» TASK: Copy each line with the word "imported" in it.

» STORED DATA:
════════

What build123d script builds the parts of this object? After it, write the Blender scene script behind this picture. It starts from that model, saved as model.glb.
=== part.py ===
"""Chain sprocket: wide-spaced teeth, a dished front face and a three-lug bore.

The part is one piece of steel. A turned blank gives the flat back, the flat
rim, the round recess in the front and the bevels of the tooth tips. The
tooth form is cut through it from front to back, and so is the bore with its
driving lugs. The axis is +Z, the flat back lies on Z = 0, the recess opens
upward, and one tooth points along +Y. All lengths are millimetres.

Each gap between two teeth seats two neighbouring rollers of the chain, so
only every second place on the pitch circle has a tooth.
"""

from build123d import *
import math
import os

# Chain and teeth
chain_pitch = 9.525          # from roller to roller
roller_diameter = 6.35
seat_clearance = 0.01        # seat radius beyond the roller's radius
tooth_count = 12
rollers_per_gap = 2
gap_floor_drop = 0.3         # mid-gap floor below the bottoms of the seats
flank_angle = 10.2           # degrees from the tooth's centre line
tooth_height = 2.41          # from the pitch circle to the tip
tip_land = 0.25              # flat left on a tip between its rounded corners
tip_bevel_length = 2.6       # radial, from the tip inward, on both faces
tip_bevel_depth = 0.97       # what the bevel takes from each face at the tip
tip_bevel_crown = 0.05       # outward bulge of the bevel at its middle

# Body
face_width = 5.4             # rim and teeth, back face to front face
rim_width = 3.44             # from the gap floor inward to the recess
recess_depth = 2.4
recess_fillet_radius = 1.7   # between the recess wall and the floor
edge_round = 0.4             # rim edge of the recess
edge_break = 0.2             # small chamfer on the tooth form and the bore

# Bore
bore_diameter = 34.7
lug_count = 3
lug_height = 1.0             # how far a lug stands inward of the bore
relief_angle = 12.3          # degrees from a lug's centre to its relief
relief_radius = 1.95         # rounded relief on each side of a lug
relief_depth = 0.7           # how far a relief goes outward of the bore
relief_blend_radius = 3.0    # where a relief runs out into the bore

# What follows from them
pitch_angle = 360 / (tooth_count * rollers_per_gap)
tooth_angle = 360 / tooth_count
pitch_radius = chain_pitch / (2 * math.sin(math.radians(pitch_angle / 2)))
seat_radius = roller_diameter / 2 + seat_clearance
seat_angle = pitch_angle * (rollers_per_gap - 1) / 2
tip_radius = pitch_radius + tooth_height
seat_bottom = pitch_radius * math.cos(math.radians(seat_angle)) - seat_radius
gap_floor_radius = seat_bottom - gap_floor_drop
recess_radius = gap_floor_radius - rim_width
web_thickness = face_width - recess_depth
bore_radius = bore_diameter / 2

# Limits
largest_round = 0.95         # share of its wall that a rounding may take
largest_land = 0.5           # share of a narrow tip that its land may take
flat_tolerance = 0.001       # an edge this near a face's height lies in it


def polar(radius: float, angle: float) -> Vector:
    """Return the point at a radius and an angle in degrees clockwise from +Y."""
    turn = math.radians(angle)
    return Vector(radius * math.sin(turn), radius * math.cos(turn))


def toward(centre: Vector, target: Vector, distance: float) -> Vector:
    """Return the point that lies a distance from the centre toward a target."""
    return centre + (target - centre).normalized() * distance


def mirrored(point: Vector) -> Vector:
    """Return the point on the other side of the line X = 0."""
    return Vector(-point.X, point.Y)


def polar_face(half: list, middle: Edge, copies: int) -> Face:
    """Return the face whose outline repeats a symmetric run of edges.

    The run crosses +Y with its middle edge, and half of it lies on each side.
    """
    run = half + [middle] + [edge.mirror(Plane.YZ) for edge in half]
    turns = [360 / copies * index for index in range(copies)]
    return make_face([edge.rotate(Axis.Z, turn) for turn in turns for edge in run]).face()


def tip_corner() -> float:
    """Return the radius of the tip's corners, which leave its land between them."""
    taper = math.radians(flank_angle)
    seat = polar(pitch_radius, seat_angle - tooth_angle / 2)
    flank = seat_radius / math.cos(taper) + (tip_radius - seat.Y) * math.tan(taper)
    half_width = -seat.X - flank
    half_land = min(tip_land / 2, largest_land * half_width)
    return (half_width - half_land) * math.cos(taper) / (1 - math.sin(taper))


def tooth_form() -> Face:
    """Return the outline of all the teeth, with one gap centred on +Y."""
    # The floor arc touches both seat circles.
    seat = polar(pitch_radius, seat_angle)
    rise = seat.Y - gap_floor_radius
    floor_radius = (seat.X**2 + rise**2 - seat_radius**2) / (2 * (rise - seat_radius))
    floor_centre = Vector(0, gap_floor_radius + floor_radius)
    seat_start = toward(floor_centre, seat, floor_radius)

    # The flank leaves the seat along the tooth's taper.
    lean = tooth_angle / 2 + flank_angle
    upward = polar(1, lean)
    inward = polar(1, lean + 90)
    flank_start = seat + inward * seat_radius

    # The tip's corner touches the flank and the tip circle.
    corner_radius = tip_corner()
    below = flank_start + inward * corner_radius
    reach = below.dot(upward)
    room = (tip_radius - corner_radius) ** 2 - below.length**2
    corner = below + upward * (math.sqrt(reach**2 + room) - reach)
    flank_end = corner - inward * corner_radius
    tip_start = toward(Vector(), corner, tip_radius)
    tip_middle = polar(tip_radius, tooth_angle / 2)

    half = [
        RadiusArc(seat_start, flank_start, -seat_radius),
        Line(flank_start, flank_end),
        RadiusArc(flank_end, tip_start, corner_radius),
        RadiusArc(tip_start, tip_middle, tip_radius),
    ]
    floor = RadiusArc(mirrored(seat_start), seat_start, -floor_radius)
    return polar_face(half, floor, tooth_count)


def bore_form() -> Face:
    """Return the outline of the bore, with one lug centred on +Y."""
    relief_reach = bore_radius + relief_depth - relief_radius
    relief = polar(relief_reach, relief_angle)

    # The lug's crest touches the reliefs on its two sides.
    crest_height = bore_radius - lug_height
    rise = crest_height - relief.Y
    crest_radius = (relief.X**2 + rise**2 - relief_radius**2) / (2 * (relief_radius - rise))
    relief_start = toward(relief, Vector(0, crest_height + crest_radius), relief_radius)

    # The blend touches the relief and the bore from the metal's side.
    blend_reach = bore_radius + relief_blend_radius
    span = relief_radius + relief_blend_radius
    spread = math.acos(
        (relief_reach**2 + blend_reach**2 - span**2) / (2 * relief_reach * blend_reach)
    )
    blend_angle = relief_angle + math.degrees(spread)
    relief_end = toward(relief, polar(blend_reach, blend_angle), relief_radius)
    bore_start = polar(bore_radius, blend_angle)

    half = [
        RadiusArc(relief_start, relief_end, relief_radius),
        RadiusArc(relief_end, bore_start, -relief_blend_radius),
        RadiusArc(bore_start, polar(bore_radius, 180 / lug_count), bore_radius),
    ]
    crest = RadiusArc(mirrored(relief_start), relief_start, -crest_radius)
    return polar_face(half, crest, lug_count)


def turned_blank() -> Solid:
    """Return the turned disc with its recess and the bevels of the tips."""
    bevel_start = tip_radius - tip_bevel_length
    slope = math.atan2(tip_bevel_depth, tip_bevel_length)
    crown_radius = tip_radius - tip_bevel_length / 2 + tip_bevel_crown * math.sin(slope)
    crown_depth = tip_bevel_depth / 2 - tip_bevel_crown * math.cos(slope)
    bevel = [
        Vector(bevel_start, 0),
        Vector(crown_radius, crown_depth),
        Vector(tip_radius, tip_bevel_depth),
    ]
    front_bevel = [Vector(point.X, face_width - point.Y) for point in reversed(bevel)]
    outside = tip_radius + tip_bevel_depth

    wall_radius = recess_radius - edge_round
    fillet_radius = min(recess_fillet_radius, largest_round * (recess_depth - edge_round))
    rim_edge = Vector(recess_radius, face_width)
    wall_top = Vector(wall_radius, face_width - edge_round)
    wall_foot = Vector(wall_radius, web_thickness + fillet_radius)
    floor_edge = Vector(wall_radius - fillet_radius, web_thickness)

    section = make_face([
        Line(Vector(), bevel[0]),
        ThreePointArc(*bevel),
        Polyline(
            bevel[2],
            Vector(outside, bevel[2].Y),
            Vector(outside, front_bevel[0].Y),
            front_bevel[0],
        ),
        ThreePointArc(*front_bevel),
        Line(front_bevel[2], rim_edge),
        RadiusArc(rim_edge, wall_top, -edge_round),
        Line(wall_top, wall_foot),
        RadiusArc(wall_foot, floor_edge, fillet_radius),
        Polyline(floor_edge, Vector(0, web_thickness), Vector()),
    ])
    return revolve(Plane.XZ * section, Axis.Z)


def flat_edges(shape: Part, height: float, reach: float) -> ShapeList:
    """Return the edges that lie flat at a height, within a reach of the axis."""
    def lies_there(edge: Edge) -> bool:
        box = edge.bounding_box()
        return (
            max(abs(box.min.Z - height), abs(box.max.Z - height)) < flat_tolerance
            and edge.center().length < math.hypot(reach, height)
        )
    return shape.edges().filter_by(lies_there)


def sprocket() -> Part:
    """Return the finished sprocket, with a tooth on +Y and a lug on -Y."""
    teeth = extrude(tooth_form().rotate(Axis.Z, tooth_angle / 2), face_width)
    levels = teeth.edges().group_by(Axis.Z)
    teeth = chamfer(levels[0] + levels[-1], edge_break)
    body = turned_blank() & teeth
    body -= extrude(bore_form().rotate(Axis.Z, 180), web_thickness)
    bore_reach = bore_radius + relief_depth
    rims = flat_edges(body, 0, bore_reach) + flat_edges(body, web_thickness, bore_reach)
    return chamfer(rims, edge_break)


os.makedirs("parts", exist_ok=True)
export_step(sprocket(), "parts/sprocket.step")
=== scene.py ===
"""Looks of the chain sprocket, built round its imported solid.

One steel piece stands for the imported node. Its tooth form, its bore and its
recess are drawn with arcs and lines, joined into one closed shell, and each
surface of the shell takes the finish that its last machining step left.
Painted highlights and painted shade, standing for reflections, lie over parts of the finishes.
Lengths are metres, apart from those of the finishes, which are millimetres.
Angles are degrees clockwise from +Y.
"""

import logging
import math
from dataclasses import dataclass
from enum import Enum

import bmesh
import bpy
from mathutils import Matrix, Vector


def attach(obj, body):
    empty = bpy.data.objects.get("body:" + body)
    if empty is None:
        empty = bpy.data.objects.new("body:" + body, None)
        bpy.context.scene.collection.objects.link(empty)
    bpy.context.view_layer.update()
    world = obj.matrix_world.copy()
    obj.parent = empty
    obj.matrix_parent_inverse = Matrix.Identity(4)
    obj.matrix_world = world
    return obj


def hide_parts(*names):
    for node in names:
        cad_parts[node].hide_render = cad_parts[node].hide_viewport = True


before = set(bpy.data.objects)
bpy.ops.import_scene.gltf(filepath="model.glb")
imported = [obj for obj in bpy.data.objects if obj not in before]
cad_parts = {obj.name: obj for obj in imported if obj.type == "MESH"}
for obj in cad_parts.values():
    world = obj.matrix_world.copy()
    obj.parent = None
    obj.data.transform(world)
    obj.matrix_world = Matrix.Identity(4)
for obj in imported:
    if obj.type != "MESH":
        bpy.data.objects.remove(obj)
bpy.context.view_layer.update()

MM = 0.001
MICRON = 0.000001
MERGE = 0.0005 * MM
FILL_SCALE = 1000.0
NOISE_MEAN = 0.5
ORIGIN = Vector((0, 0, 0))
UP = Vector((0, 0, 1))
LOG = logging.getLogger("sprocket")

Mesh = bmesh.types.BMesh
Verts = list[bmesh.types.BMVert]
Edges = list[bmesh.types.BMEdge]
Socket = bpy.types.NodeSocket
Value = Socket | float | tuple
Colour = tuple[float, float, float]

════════

» TASK RESPONSE:
"""Looks of the chain sprocket, built round its imported solid.
One steel piece stands for the imported node. Its tooth form, its bore and its
imported = [obj for obj in bpy.data.objects if obj not in before]
cad_parts = {obj.name: obj for obj in imported if obj.type == "MESH"}
for obj in imported:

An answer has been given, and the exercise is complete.